Audit AI Search Tools Now, Before They Skew Research
A personal take on science and society – World view
Generative AI could be a boon for literature search, but only if independent groups scrutinize its biases and limitations.
Michael Gusenbauer is a researcher at the Institute of Innovation Management at Johannes Kepler University in Linz, Austria, and the founder of Search Smart.
AI-assisted search tools will undoubtedly have an impact on research. The question is: how?”
Search tools assisted by large language models (LLMs) are changing how researchers find scholarly information. One tool, scite Assistant, uses GPT-3.5 to generate answers from a database of millions of scientific papers. Another Elicit, uses an LLM to write its answers to searches for articles in a scholarly database. Consensus finds and synthesizes research claims in papers, whereas SciSpace bills itself as an ‘AI research assistant’ that can explain mathematics or text contained in scientific papers. All of these tools give natural-language answers to natural-language queries.
Search tools tailored to academic databases can use LLMs to offer alternative ways of identifying, ranking, and accessing papers. In addition, researchers can use general artificial intelligence (AI)-assisted search systems, such as Bing, with queries that target only academic databases such as CORE, PubMed, and Crossref.
All search systems affect scientists’ access to knowledge and influence how research is done. All have unique capabilities and limitations. I’m intimately familiar with this from my experience building Search Smart, a tool that allows researchers to compare the capabilities of 93 conventional search tools, including Google Scholar and PubMed. AI-assisted, natural-language search tools will undoubtedly have an impact on research. The question is: how?
The time remaining before LLMs’ mass adoption in academic search must be used to understand the opportunities and limitations. Independent audits of these tools are crucial to ensure the future of knowledge access.
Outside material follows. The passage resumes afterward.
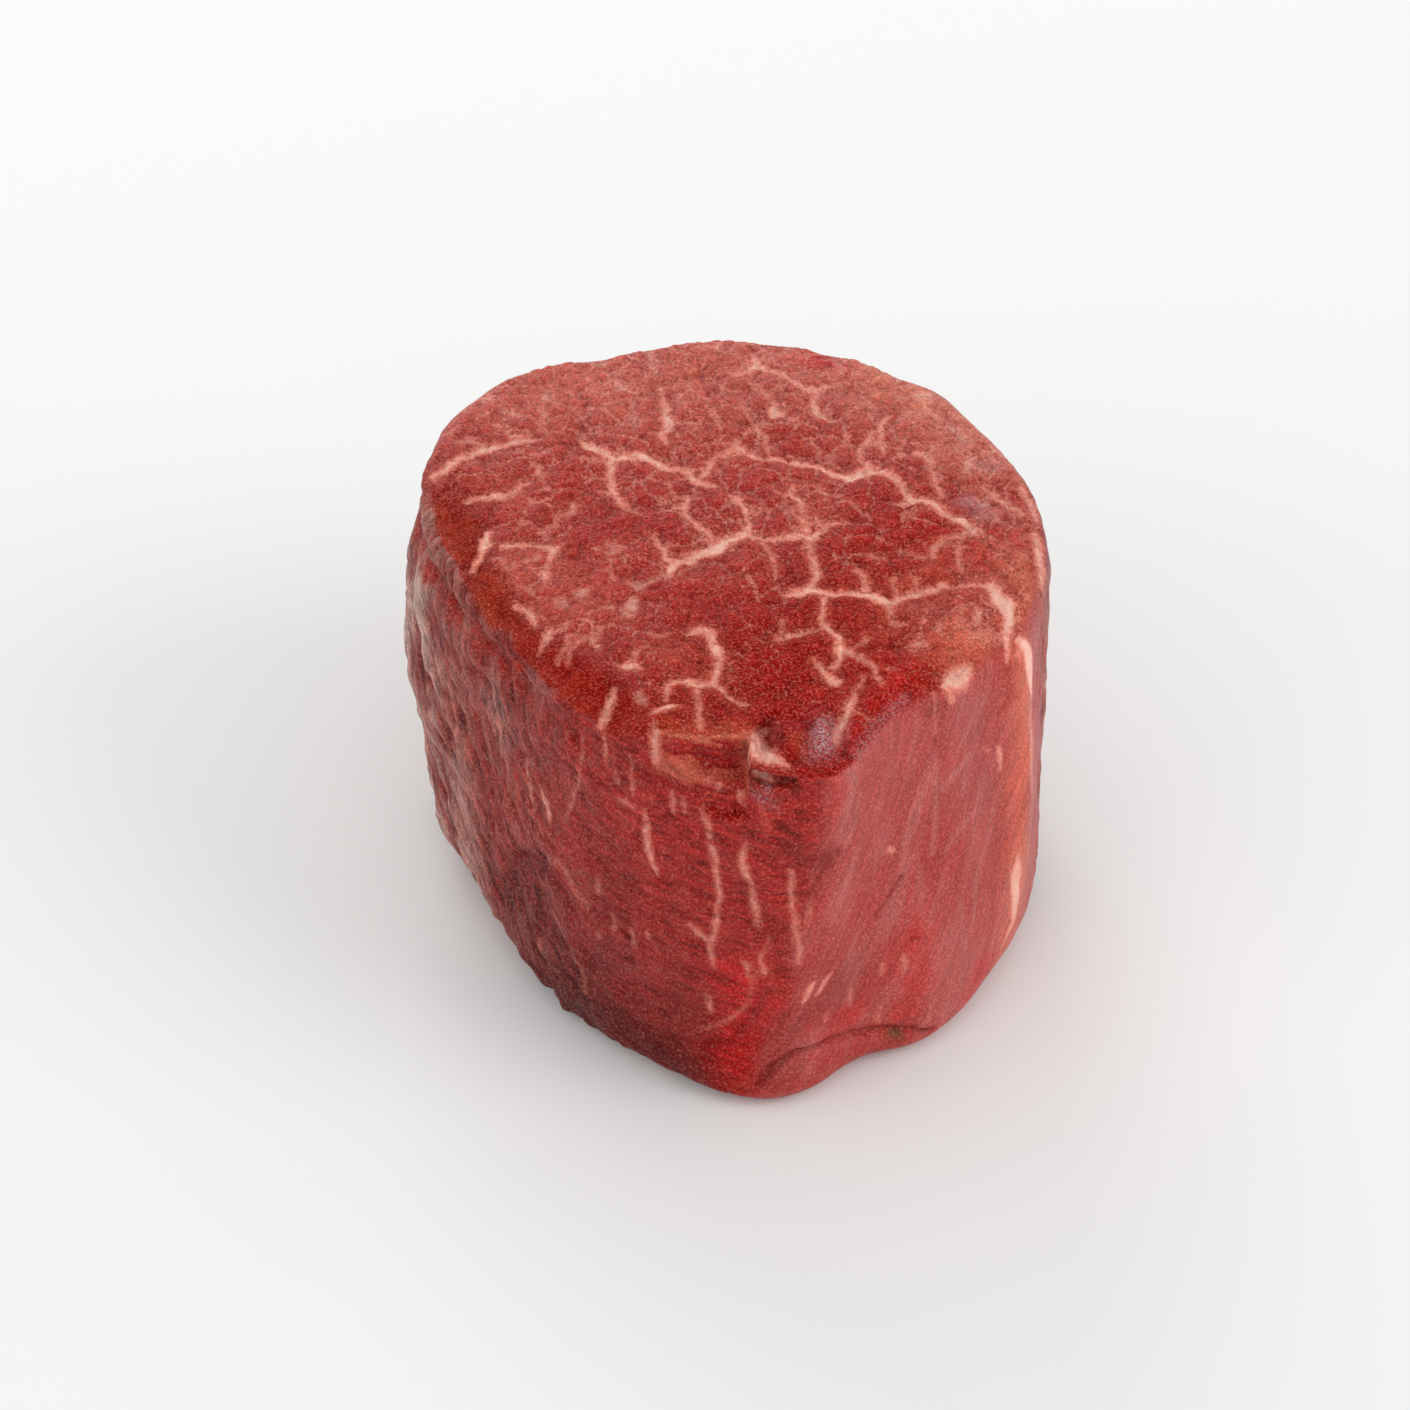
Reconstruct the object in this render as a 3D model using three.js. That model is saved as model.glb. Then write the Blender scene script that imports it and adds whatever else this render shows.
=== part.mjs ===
// A thick raw beef tenderloin steak standing on one of its two cut faces, as one closed solid.
// Millimetres, +Z up, the origin under the middle of the steak on the surface it stands on.
// Bearings are in degrees, anticlockwise from +X seen from above; the blunt front corner is near 285.
import * as THREE from "three";
import { ImprovedNoise } from "three/addons/math/ImprovedNoise.js";
import { mergeVertices } from "three/addons/utils/BufferGeometryUtils.js";

const HEIGHT = 50.5; // a two-inch cut
const CELLS = { across: 32, up: 28 }; // of the grid: across each cut face, and up the side
const ARC_ROWS = 3; // of the rows up the side, those that turn under at the foot, and over at the rim

// How a size changes round the steak: base is its usual value in mm, and each swell adds
// [bearing, size in mm, spread in degrees].
const RIM_REACH = {
  base: 37.8,
  swells: [
    [170, 4.4, 66], [206, -11.1, 43], [285, 4.9, 12], [308, -2.8, 27], // the broad form
    [78, 0.6, 22], [110, -0.9, 10], [137, 0.8, 15], [48, 0.9, 4], // uneven places along the back
  ],
};
const FOOT_REACH = {
  base: 37.2,
  swells: [[164, 2.4, 24], [201, -6.2, 43], [288, 8.6, 27], [293, -5.6, 11], [335, 1.7, 18]],
};
const BELLY = { base: 0.2, swells: [[190, 1.4, 38]] };
const RIM_ROUND = { base: 2.4, swells: [[215, 0.8, 38], [282, 0.6, 16], [330, 1.4, 24]] };
const FOOT_ROUND = { base: 3.0, swells: [[196, 3.8, 30], [335, 1.5, 26]] };

// Hollows and lumps of the side. Each runs along a path of [bearing, height] places, fades over
// `fade` mm to either side of it, and stands `out` mm proud, or sinks in if that is negative.
const SIDE_FORMS = [
  { name: "groove under the left rim", path: [[152, 47], [222, 45.5], [246, 46.5]], fade: 1.9, out: -1.5 },
  { name: "upper lump at the left", path: [[164, 39.5], [176, 39]], fade: 2.6, out: 0.5 },
  { name: "lower lump at the left", path: [[166, 31], [184, 27]], fade: 5.0, out: 1.3 },
  { name: "torn pit under the corner", path: [[274, 46.5], [283, 46.2]], fade: 1.9, out: -2.2 },
  { name: "step under the torn ledge", path: [[257, 47], [272, 47.2]], fade: 1.8, out: -0.9 },
  { name: "flap below that step", path: [[256, 44], [270, 43.6]], fade: 1.6, out: 0.6 },
  { name: "seam between the front muscles", path: [[287, 38], [277, 24], [272, 9]], fade: 2.4, out: -0.7 },
  { name: "crease over the lip", path: [[275, 6], [279, 8.6], [289, 8.8], [306, 5.6]], fade: 1.5, out: -1.5 },
  { name: "lip at the front foot", path: [[277, 3.4], [288, 4], [302, 2.8]], fade: 2.2, out: 0.4 },
  { name: "crease down the right front", path: [[303, 29], [296, 23]], fade: 1.6, out: -0.8 },
  { name: "arched pit at the left front", path: [[219, 13], [224, 19], [231, 17]], fade: 1.9, out: -1.3 },
  { name: "crevice in the left foot", path: [[236, 1], [238, 5]], fade: 1.5, out: -1.2 },
  { name: "soft fold down the right edge", path: [[334, 44], [336, 26], [331, 8]], fade: 3.2, out: 0.8 },
  { name: "hollow beside that fold", path: [[325, 40], [325, 18]], fade: 4.5, out: -0.7 },
  { name: "fold down the back right", path: [[52, 46], [46, 22], [40, 6]], fade: 3.4, out: 0.9 },
  { name: "seam down the back", path: [[104, 48], [98, 26], [108, 4]], fade: 2.2, out: -1.0 },
  { name: "hollow at the back left", path: [[138, 36], [144, 14]], fade: 6.0, out: -1.0 },
];

// Hollows and lumps of the upper cut face, on paths of [x, y] from the axis.
const FACE_FORMS = [
  { name: "slump to the torn corner", path: [[4, -30], [9, -37]], fade: 8, out: -1.3 },
  { name: "slump to the left rim", path: [[-30, 6], [-24, -12], [-16, -24]], fade: 6, out: -0.7 },
  { name: "fat vein that pulls in", path: [[-9, 12], [2, 17], [14, 15]], fade: 3.4, out: -0.5 },
  { name: "low rise at the right", path: [[22, 6], [26, -6]], fade: 9, out: 0.5 },
];

// The grain of the lean: how far it stands out, and the length of its lumps along and across the strands.
const FACE_GRAIN = { out: 0.5, along: 5.2, across: 5.2, lean: 0 };
const SIDE_GRAINS = [
  { name: "stringy left side", bearing: 198, spread: 34, out: 1.1, along: 13, across: 4.2, lean: 38 },
  { name: "wrinkled front left", bearing: 256, spread: 26, out: 0.5, along: 14, across: 4.0, lean: 82 },
  { name: "smooth right side", bearing: 318, spread: 34, out: 0.5, along: 22, across: 8, lean: -12 },
  { name: "back", bearing: 90, spread: 84, out: 0.9, along: 15, across: 5.5, lean: 24 },
];

const noise = new ImprovedNoise();
const toRadians = THREE.MathUtils.degToRad;
const toDegrees = THREE.MathUtils.radToDeg;

// The turn from one bearing to another, between -180 and 180 degrees.
function turn(from, to) {
  return THREE.MathUtils.euclideanModulo(to - from + 180, 360) - 180;
}

function bell(distance, spread) {
  return Math.exp(-((distance / spread) ** 2));
}

function sizeAt(size, bearing) {
  return size.swells.reduce(
    (sum, [middle, extra, spread]) => sum + extra * bell(turn(middle, bearing), spread),
    size.base,
  );
}

// How far the smooth side is from the axis.
function wallReach(bearing, height) {
  const share = height / HEIGHT;
  const foot = sizeAt(FOOT_REACH, bearing);
  const rim = sizeAt(RIM_REACH, bearing);
  const belly = sizeAt(BELLY, bearing) * Math.sin(Math.PI * share);
  return THREE.MathUtils.lerp(foot, rim, THREE.MathUtils.smoothstep(share, 0, 1)) + belly;
}

// The smooth side at a row of the grid, as { reach, height }: a quarter turn out from the flat foot,
// the wall, and a quarter turn in to the upper cut face.
function sideAtRow(bearing, row) {
  const foot = sizeAt(FOOT_ROUND, bearing);
  const rim = sizeAt(RIM_ROUND, bearing);
  const lastWallRow = CELLS.up - ARC_ROWS;
  if (row < ARC_ROWS) {
    const angle = (row / ARC_ROWS) * (Math.PI / 2);
    return {
      reach: wallReach(bearing, foot) - foot * (1 - Math.sin(angle)),
      height: foot * (1 - Math.cos(angle)),
    };
  }
  if (row > lastWallRow) {
    const angle = ((row - lastWallRow) / ARC_ROWS) * (Math.PI / 2);
    return {
      reach: wallReach(bearing, HEIGHT - rim) - rim * (1 - Math.cos(angle)),
      height: HEIGHT - rim * (1 - Math.sin(angle)),
    };
  }
  const share = (row - ARC_ROWS) / (lastWallRow - ARC_ROWS);
  const height = THREE.MathUtils.lerp(foot, HEIGHT - rim, share);
  return { reach: wallReach(bearing, height), height };
}

// Carries a point of the square box, which spans -1 to 1, onto the smooth steak. The square is eased
// into a disc, so that the cells stay even, and the disc is stretched to the side's reach.
function ontoSteak(point) {
  const x = point.x * Math.sqrt(1 - (point.y * point.y) / 2);
  const y = point.y * Math.sqrt(1 - (point.x * point.x) / 2);
  const { reach, height } = sideAtRow(toDegrees(Math.atan2(y, x)), ((point.z + 1) / 2) * CELLS.up);
  point.set(x * reach, y * reach, height);
}

function distanceToPath(place, path) {
  const line = new THREE.Line3();
  const nearest = new THREE.Vector3();
  let least = Infinity;
  for (let i = 1; i < path.length; i++) {
    line.set(path[i - 1], path[i]);
    line.closestPointToPoint(place, true, nearest);
    least = Math.min(least, nearest.distanceTo(place));
  }
  return least;
}

// What the forms add at a place. `flatten` turns a place into a point of a flat plane in mm, and is
// given the form's first place to unroll the side about.
function formsAt(forms, place, flatten) {
  return forms.reduce((sum, form) => {
    const [start] = form.path;
    const path = form.path.map((entry) => flatten(entry, start));
    return sum + form.out * bell(distanceToPath(flatten(place, start), path), form.fade);
  }, 0);
}

// Noise drawn out along strands that lean away from upright.
function grainAt(grain, across, up) {
  const lean = toRadians(grain.lean);
  const along = up * Math.cos(lean) - across * Math.sin(lean);
  const over = across * Math.cos(lean) + up * Math.sin(lean);
  return grain.out * noise.noise(over / grain.across, along / grain.along, grain.lean);
}

// How far the side stands out from the smooth form.
function sideRelief(bearing, height, reach) {
  const across = (from, to) => toRadians(turn(from, to)) * reach;
  const flatten = ([b, h], [start]) => new THREE.Vector3(across(start, b), h, 0);
  const grain = SIDE_GRAINS.reduce((sum, each) => {
    const share = bell(turn(each.bearing, bearing), each.spread);
    return sum + share * grainAt(each, across(each.bearing, bearing), height);
  }, 0);
  return formsAt(SIDE_FORMS, [bearing, height], flatten) + grain;
}

function faceRelief(x, y) {
  const flatten = ([px, py]) => new THREE.Vector3(px, py, 0);
  return formsAt(FACE_FORMS, [x, y], flatten) + grainAt(FACE_GRAIN, x, y);
}

// Moves a point out along its normal by the relief. The foot stays flat.
function roughen(point, outward) {
  const bearing = toDegrees(Math.atan2(point.y, point.x));
  const facingUp = THREE.MathUtils.smoothstep(outward.z, 0.3, 0.95);
  const offFloor = THREE.MathUtils.smoothstep(point.z, 0, 2);
  const side = sideRelief(bearing, point.z, Math.hypot(point.x, point.y));
  const face = faceRelief(point.x, point.y);
  point.addScaledVector(outward, offFloor * THREE.MathUtils.lerp(side, face, facingUp));
}

function steakGeometry() {
  const box = new THREE.BoxGeometry(2, 2, 2, CELLS.across, CELLS.across, CELLS.up);
  box.deleteAttribute("normal");
  box.deleteAttribute("uv");
  const geometry = mergeVertices(box);
  const position = geometry.getAttribute("position");
  const point = new THREE.Vector3();
  for (let i = 0; i < position.count; i++) {
    point.fromBufferAttribute(position, i);
    ontoSteak(point);
    position.setXYZ(i, point.x, point.y, point.z);
  }
  geometry.computeVertexNormals();
  const normal = geometry.getAttribute("normal");
  const outward = new THREE.Vector3();
  for (let i = 0; i < position.count; i++) {
    point.fromBufferAttribute(position, i);
    outward.fromBufferAttribute(normal, i);
    roughen(point, outward);
    position.setXYZ(i, point.x, point.y, point.z);
  }
  geometry.computeBoundingBox();
  const middle = geometry.boundingBox.getCenter(new THREE.Vector3());
  geometry.translate(-middle.x, -middle.y, 0);
  geometry.computeVertexNormals();
  return geometry;
}

const rawBeef = new THREE.MeshStandardMaterial({ color: 0xa2403a, roughness: 0.45, metalness: 0 });

const steak = new THREE.Mesh(steakGeometry(), rawBeef);
steak.name = "steak";

const part = new THREE.Group();
part.add(steak);

export default part;
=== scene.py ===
# A raw beef tenderloin steak for a studio picture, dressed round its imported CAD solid.
# The steak is one piece. A rounded copy of the solid is torn, creased and grained in mesh code, and
# its fat, silver skin and gloss are painted on the mesh for a procedural material.
# Tables hold millimetres, measured from the axis that the outline runs round; a bearing is in degrees,
# anticlockwise from +X seen from above. Blender's own lengths are in metres.
import math
from itertools import product

import bmesh
import bpy
import numpy as np
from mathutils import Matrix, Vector


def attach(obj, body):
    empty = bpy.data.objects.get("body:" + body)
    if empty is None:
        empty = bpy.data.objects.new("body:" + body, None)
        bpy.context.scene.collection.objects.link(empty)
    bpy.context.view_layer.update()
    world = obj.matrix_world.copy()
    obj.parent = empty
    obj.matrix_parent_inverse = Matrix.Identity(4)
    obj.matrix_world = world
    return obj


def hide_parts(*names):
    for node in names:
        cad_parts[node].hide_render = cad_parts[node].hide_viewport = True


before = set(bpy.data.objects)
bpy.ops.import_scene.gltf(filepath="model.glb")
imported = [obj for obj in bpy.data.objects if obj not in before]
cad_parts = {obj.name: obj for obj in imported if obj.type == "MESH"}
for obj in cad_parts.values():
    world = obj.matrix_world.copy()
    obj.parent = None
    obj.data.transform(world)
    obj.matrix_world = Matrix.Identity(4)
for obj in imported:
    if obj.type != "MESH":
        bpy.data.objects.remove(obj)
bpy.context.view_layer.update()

MM = 0.001
AXIS = (0.085, 1.872)  # mm from the CAD origin
HEIGHT = 50.5  # of the upper cut face
SIDE_REACH = 37.0  # mean distance from the axis to the side, for unrolling the side flat
VOXEL = 0.30  # of the fine mesh
MOST_TRIANGLES = 192_000

# --- What shows on the steak -----------------------------------------------------------------------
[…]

All search tools assisted by LLMs have limitations. LLMs can ‘hallucinate’: making up papers that don’t exist, or summarizing content inaccurately by making up facts. Although dedicated academic LLM-assisted search systems are less likely to hallucinate because they are querying a set scientific database, the extent of their limitations is still unclear. And because AI-assisted search systems, even open-source ones, are ‘black boxes’ — their mechanisms for matching terms, ranking results and answering queries aren’t transparent — methodical analysis is needed to learn whether they miss important results or systematically favour specific types of papers, for example. Anecdotally, I have found that Bing, scite Assistant and SciSpace tend to yield different results when a search is repeated, leading to irreproducibility. The lack of transparency means there are probably many limitations still to be found.
Already, Twitter threads and viral YouTube videos promise that AI-assisted search can speed up systematic reviews or facilitate brainstorming and knowledge summarization. If researchers are not aware of the limitations and biases of such systems, then research outcomes will deteriorate.
Regulations exist for LLMs in general, some within the sphere of the research community. For example, publishers and universities have hammered out policies to prevent LLM-enabled research misconduct such as misattribution, plagiarism or faking peer review. Institutions such as the US Food and Drug Administration rate and approve AIs for specific uses, and the European Commission is proposing its own legal framework on AI. But more-focused policies are needed specifically for LLM-assisted search.
In working on Search Smart, I developed a way to assess the functionalities of databases and their search systems systematically and transparently. I often found capabilities or limitations that were omitted or inaccurately described in the search tools’ own frequently asked questions. At the time of our study, Google Scholar was researchers’ most widely used search engine. But we found that its ability to interpret Boolean search queries, such as ones involving OR and AND, was both inadequate and inadequately reported. On the basis of these findings, we recommended not relying on Google Scholar for the main search tasks in systematic reviews and meta-analyses (M. Gusenbauer & N. R. Haddaway Res. Synth. Methods 11, 181–217; 2020).
Even if search AIs are black boxes, their performance can still be evaluated using ‘metamorphic testing’. This is a bit like a car-crash test: it asks only whether and how passengers survive varying crash scenarios, without needing to know how the car works internally. Similarly, AI testing should prioritize assessing performance in specific tasks.
LLM creators should not be relied on to do these tests. Instead, third parties should conduct a systematic audit of these systems’ functionalities. Organizations that already synthesize evidence and advocate for evidence-based practices, such as Cochrane or the Campbell Collaboration, would be ideal candidates. They could conduct audits themselves or jointly with other entities. Third-party auditors might want to partner with librarians, who are likely to have an important role in teaching information literacy around AI-assisted search.
The aim of these independent audits would not be to decide whether or not LLMs should be used, but to offer clear, practical guidelines so that AI-assisted searches are used only for tasks of which they are capable. For example, an audit might find that a tool can be used for searches that help to define the scope of a project, but can’t reliably identify papers on the topic because of hallucination.
AI-assisted search systems must be tested before researchers inadvertently introduce biased results on a large scale. A clear understanding of what these systems can and cannot do can only improve scientific rigour.